In China’s Hebei Province, one of the worst newly affected regions, the governor has stated that a medical agency falsified coronavirus test results and has requested re-screening. The agency, Jinan Huaxi Medical Laboratory, was tasked with testing residents in Longyao County. Out of the 310,000 swab samples, not one positive result was reported. It was later discovered that the agency had not even finished the testing process.
According to an article from state-backed Global Times, a few days after reporting no infections among the collected samples, “the company made a different claim, saying that a set of samples had tested positive. The county immediately carried out an investigation, which found two confirmed cases and one asymptomatic case on Sunday, while exposing the lab’s false reporting of the samples that it had received. Police detained the person in charge of the company. In response to the incident, Xu Qin, governor of Hebei, ordered a thorough reexamination of all the nucleic acid tests carried out by agencies.”
The fact that the governor ordered a complete reexamination of results has raised suspicions that the infection numbers are far worse than the publicly reported three cases. The fake results were submitted by an employee of the company, known only by the surname Di.
According to reports, the company had asked for five days to finish analyzing the swab samples. However, authorities pressed the company employees for faster results. Under pressure, Di reported false results in the hopes that it would gain him enough time to complete the full analysis before authorities examined it. The local police, investigating the case, have put Di under “criminal compulsory measures.”
After the incident came to light, Jinan Huaxi has been forced to suspend its virus testing activities for an indefinite period of time. The parent company, Nucleus Gene, has 31 labs across China, with virus testing accounting for around 70 to 80 percent of total revenues last year. Li Tao, the vice president of Nucleus Gene, called Di’s forgery an “amateur mistake” and blamed him for failing to see the big picture. He remarked that if Di had consulted his superiors, the forgery would not have happened.
Chinese officials are using the incident to blame private companies for flaws in testing and have asked the government for more oversight on their activities. Jinan Huaxi’s past questionable behaviors were also brought to light, including an incident where the lab apparently did not properly dispose of infectious medical waste during the initial days of the viral outbreak.
One local media report has suggested that the company might have been made a scapegoat by authorities to avoid being held responsible for errors that happened during testing.
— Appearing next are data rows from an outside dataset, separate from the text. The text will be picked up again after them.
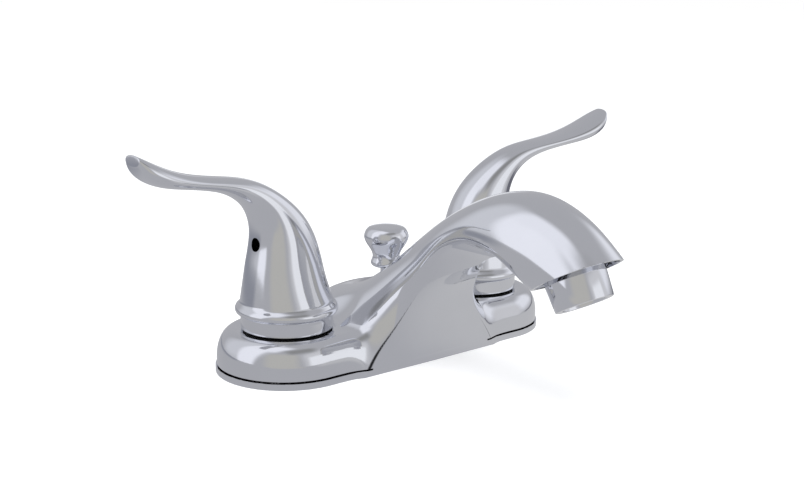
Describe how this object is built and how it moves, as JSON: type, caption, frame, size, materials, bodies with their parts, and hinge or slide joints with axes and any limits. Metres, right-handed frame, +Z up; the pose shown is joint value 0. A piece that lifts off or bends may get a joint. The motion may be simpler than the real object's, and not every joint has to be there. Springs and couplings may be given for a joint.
{
  "type": "bathroom sink faucet",
  "caption": "Centreset basin faucet with a one-piece deck plate and arched spout, lever handles on quarter-turn valves, an aerator and a pop-up lift rod.",
  "frame": {"origin": "middle of the deck plate's underside, level with the top of the basin", "axes": "+X along the deck plate towards the cold (right) handle, -Y towards the user along the spout, +Z up"},
  "size_m": [0.2362, 0.1487, 0.1813],
  "materials": {
    "polished_chrome": "polished chrome plate",
    "brass": "turned, unplated",
    "copper_tube": "drawn copper",
    "steel": "zinc plated",
    "black_plastic": "moulded black",
    "white_plastic": "moulded white",
    "black_rubber": "moulded",
    "ceramic": "ground ceramic"
  },
  "bodies": {
    "faucet_body": {"spout_body": "polished_chrome", "base_plate": "black_plastic", "spout_tube": "copper_tube", "waterway_manifold": "brass", "aerator_housing": "polished_chrome", "aerator_screen": "white_plastic", "aerator_washer": "black_rubber", "lift_rod_guide": "white_plastic", "left_valve_body": "brass", "left_seat_seal": "black_rubber", "left_fixed_disc": "ceramic", "left_cartridge": "brass", "left_bonnet_nut": "brass", "left_shell_nut": "brass", "left_trim_ring": "black_plastic", "left_fixing_washer": "steel", "left_fixing_nut": "black_plastic", "right_valve_body": "brass", "right_seat_seal": "black_rubber", "right_fixed_disc": "ceramic", "right_cartridge": "brass", "right_bonnet_nut": "brass", "right_shell_nut": "brass", "right_trim_ring": "black_plastic", "right_fixing_washer": "steel", "right_fixing_nut": "black_plastic"},
    "left_lever": {"left_moving_disc": "ceramic", "left_stem": "brass", "left_stem_seal": "black_rubber", "left_handle": "polished_chrome", "left_handle_insert": "white_plastic", "left_set_screw": "steel"},
    "right_lever": {"right_moving_disc": "ceramic", "right_stem": "brass", "right_stem_seal": "black_rubber", "right_handle": "polished_chrome", "right_handle_insert": "white_plastic", "right_set_screw": "steel"},
    "lift_rod": {"lift_rod": "polished_chrome", "lift_knob": "polished_chrome"}
  },
  "joints": [
    {"name": "left_handle_turn", "type": "hinge", "parent": "faucet_body", "child": "left_lever", "pos_m": [-0.0508, 0, 0.0185], "axis": [0, 0, 1], "range_deg": [0, 90]},
    {"name": "right_handle_turn", "type": "hinge", "parent": "faucet_body", "child": "right_lever", "pos_m": [0.0508, 0, 0.0185], "axis": [0, 0, 1], "range_deg": [-90, 0]},
    {"name": "lift_rod_slide", "type": "slide", "parent": "faucet_body", "child": "lift_rod", "axis": [0, 0, 1], "range_m": [0, 0.035]}
  ]
}
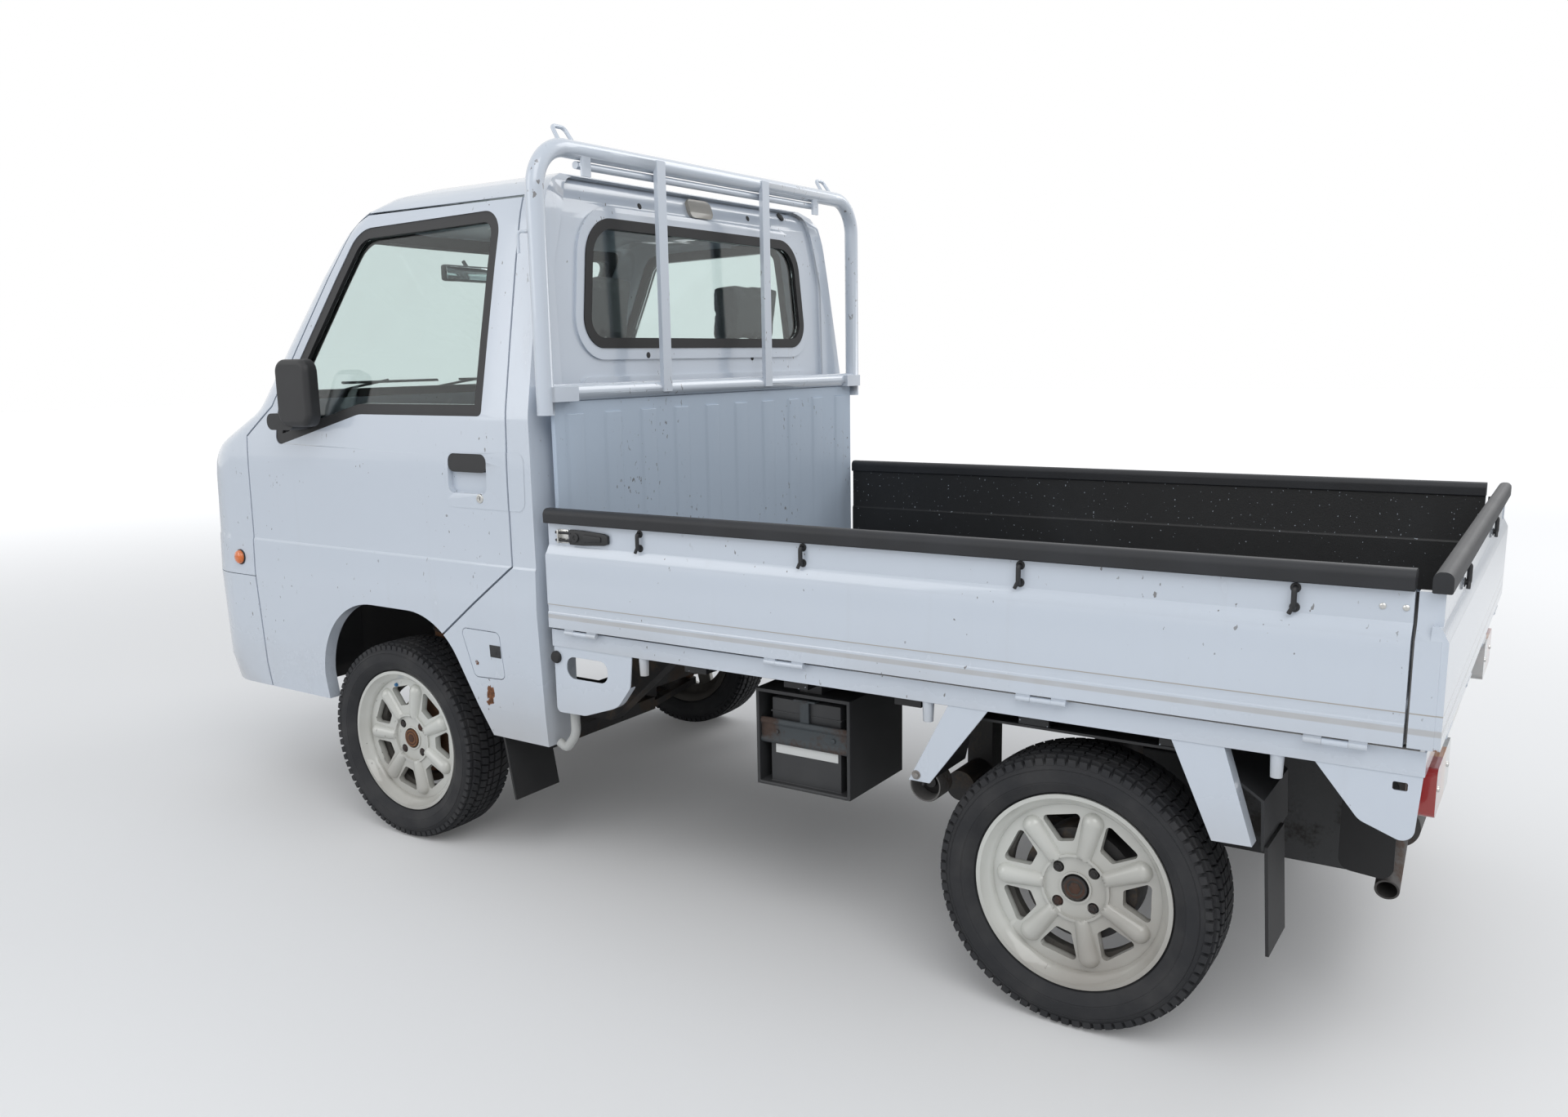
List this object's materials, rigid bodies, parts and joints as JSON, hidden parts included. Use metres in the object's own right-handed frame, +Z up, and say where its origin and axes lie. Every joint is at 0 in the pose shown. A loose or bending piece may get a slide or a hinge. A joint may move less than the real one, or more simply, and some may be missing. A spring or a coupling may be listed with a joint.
{
  "type": "kei truck",
  "caption": "Small forward-cab pickup truck with a drop-sided load bed, padded gate tops and a bent tube guard behind the cab.",
  "frame": {"origin": "on the ground, at mid-length on the centre line", "axes": "+X forward along the truck, +Y to its left, +Z up"},
  "size_m": [3.3949, 1.56, 1.822],
  "materials": {
    "white_paint": "gloss, aged",
    "wheel_cream": "satin",
    "chassis_black": "matt",
    "grey_floor": "matt",
    "bare_steel": "rough",
    "engine_alloy": "cast",
    "exhaust_steel": "dull",
    "battery_grey": "matt",
    "black_plastic": "satin",
    "grey_plastic": "grained",
    "black_rubber": "matt",
    "tyre_rubber": "worn",
    "seat_fabric": "woven",
    "window_glass": "clear",
    "lamp_glass": "clear lens",
    "lamp_red": "moulded lens"
  },
  "bodies": {
    "truck": {"cab_shell": "white_paint", "front_bumper": "white_paint", "headlamps": "lamp_glass", "cab_glass": "window_glass", "window_seals": "black_rubber", "rear_lamps": "lamp_red", "cab_floor": "grey_floor", "dashboard": "grey_plastic", "steering_column": "grey_plastic", "seats": "seat_fabric", "chassis_frame": "chassis_black", "front_suspension": "chassis_black", "rear_suspension": "chassis_black", "engine_block": "engine_alloy", "muffler": "exhaust_steel", "battery": "battery_grey", "fuel_tank": "chassis_black", "bed_floor": "white_paint", "headboard": "white_paint", "guard_frame": "white_paint", "wheel_stays": "white_paint", "front_liners": "black_plastic", "rear_liners": "black_plastic", "mudflaps": "black_rubber", "tail_panel": "white_paint"},
    "fuel_lid_body": {"fuel_lid": "white_paint"},
    "tailgate_body": {"tailgate": "white_paint", "tail_pad": "black_rubber"},
    "steering_rack_body": {"steering_rack": "bare_steel"},
    "steering_wheel_body": {"steering_wheel": "black_plastic"},
    "gate_left": {"side_gate_left": "white_paint", "gate_pad_left": "black_rubber", "gate_latch_left": "black_plastic"},
    "door_left_body": {"door_left": "white_paint", "door_trim_left": "black_plastic", "door_glass_left": "window_glass", "mirror_left": "black_plastic"},
    "knuckle_left_body": {"knuckle_left": "bare_steel"},
    "front_wheel_left": {"wheel_front_left": "wheel_cream", "tyre_front_left": "tyre_rubber"},
    "rear_wheel_left": {"wheel_rear_left": "wheel_cream", "tyre_rear_left": "tyre_rubber"},
    "gate_right": {"side_gate_right": "white_paint", "gate_pad_right": "black_rubber", "gate_latch_right": "black_plastic"},
    "door_right_body": {"door_right": "white_paint", "door_trim_right": "black_plastic", "door_glass_right": "window_glass", "mirror_right": "black_plastic"},
    "knuckle_right_body": {"knuckle_right": "bare_steel"},
    "front_wheel_right": {"wheel_front_right": "wheel_cream", "tyre_front_right": "tyre_rubber"},
    "rear_wheel_right": {"wheel_rear_right": "wheel_cream", "tyre_rear_right": "tyre_rubber"}
  },
  "joints": [
    {"name": "door_left_hinge", "type": "hinge", "parent": "truck", "child": "door_left_body", "pos_m": [1.338, 0.7185, 0.8], "axis": [0, 0, -1], "range_deg": [0, 68]},
    {"name": "door_right_hinge", "type": "hinge", "parent": "truck", "child": "door_right_body", "pos_m": [1.338, -0.7185, 0.8], "axis": [0, 0, 1], "range_deg": [0, 68]},
    {"name": "gate_left_hinge", "type": "hinge", "parent": "truck", "child": "gate_left", "pos_m": [-0.7365, 0.731, 0.656], "axis": [-1, 0, 0], "range_deg": [0, 170]},
    {"name": "gate_right_hinge", "type": "hinge", "parent": "truck", "child": "gate_right", "pos_m": [-0.7365, -0.731, 0.656], "axis": [1, 0, 0], "range_deg": [0, 170]},
    {"name": "tailgate_hinge", "type": "hinge", "parent": "truck", "child": "tailgate_body", "pos_m": [-1.691, 0, 0.656], "axis": [0, -1, 0], "range_deg": [0, 170]},
    {"name": "fuel_lid_hinge", "type": "hinge", "parent": "truck", "child": "fuel_lid_body", "pos_m": [0.485, 0.7385, 0.57], "axis": [0, 0, -1], "range_deg": [0, 85]},
    {"name": "knuckle_left_steer", "type": "hinge", "parent": "truck", "child": "knuckle_left_body", "pos_m": [0.788, 0.59, 0.148], "axis": [0, -0.1843, 0.9829], "range_deg": [-35, 35]},
    {"name": "knuckle_right_steer", "type": "hinge", "parent": "truck", "child": "knuckle_right_body", "pos_m": [0.788, -0.59, 0.148], "axis": [0, 0.1843, 0.9829], "range_deg": [-35, 35]},
    {"name": "rack_slide", "type": "slide", "parent": "truck", "child": "steering_rack_body", "axis": [0, 1, 0], "range_m": [-0.06, 0.06]},
    {"name": "steering_wheel_turn", "type": "hinge", "parent": "truck", "child": "steering_wheel_body", "pos_m": [1.052, -0.35, 1.022], "axis": [-0.6157, 0, 0.788], "range_deg": [-500, 500]},
    {"name": "front_wheel_left_spin", "type": "hinge", "parent": "knuckle_left_body", "child": "front_wheel_left", "pos_m": [0.788, 0.6225, 0.273], "axis": [0, 1, 0], "continuous": true},
    {"name": "front_wheel_right_spin", "type": "hinge", "parent": "knuckle_right_body", "child": "front_wheel_right", "pos_m": [0.788, -0.6225, 0.273], "axis": [0, 1, 0], "continuous": true},
    {"name": "rear_wheel_left_spin", "type": "hinge", "parent": "truck", "child": "rear_wheel_left", "pos_m": [-1.097, 0.6225, 0.273], "axis": [0, 1, 0], "continuous": true},
    {"name": "rear_wheel_right_spin", "type": "hinge", "parent": "truck", "child": "rear_wheel_right", "pos_m": [-1.097, -0.6225, 0.273], "axis": [0, 1, 0], "continuous": true}
  ],
  "couplings": [
    {"joint": "knuckle_right_steer", "follows": "knuckle_left_steer", "ratio": 1},
    {"joint": "rack_slide", "follows": "knuckle_left_steer", "m_per_rad": -0.089},
    {"joint": "steering_wheel_turn", "follows": "knuckle_left_steer", "ratio": 14}
  ]
}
However, no evidence has been uncovered to support the claim.
When the news of falsification of test results was revealed online, it attracted widespread attention of Chinese netizens. On Weibo, the issue made it to the top search bar and received 400 million views, triggering 16,000 discussions.
Some netizens have also raised doubts about the recent infection numbers reported by the government in Hebei. Between Jan. 12 and 15, the province reported 90 new cases every single day. People found it odd that the infection numbers would be exactly the same for three days straight.
Meanwhile, the WHO investigators in China seem to have turned up no significant information into the origin of the coronavirus. The team is currently under a two-week quarantine and is holding teleconferences with their Chinese counterparts.
The United States has called for an honest investigation and asked Beijing to allow WHO to interview lab workers, caregivers, and former patients in Wuhan to get to the bottom of the issue. “We have a solemn duty to ensure that this critical investigation is credible and is conducted objectively and transparently,” Garrett Grigsby, who heads the U.S. delegation, said to Reuters.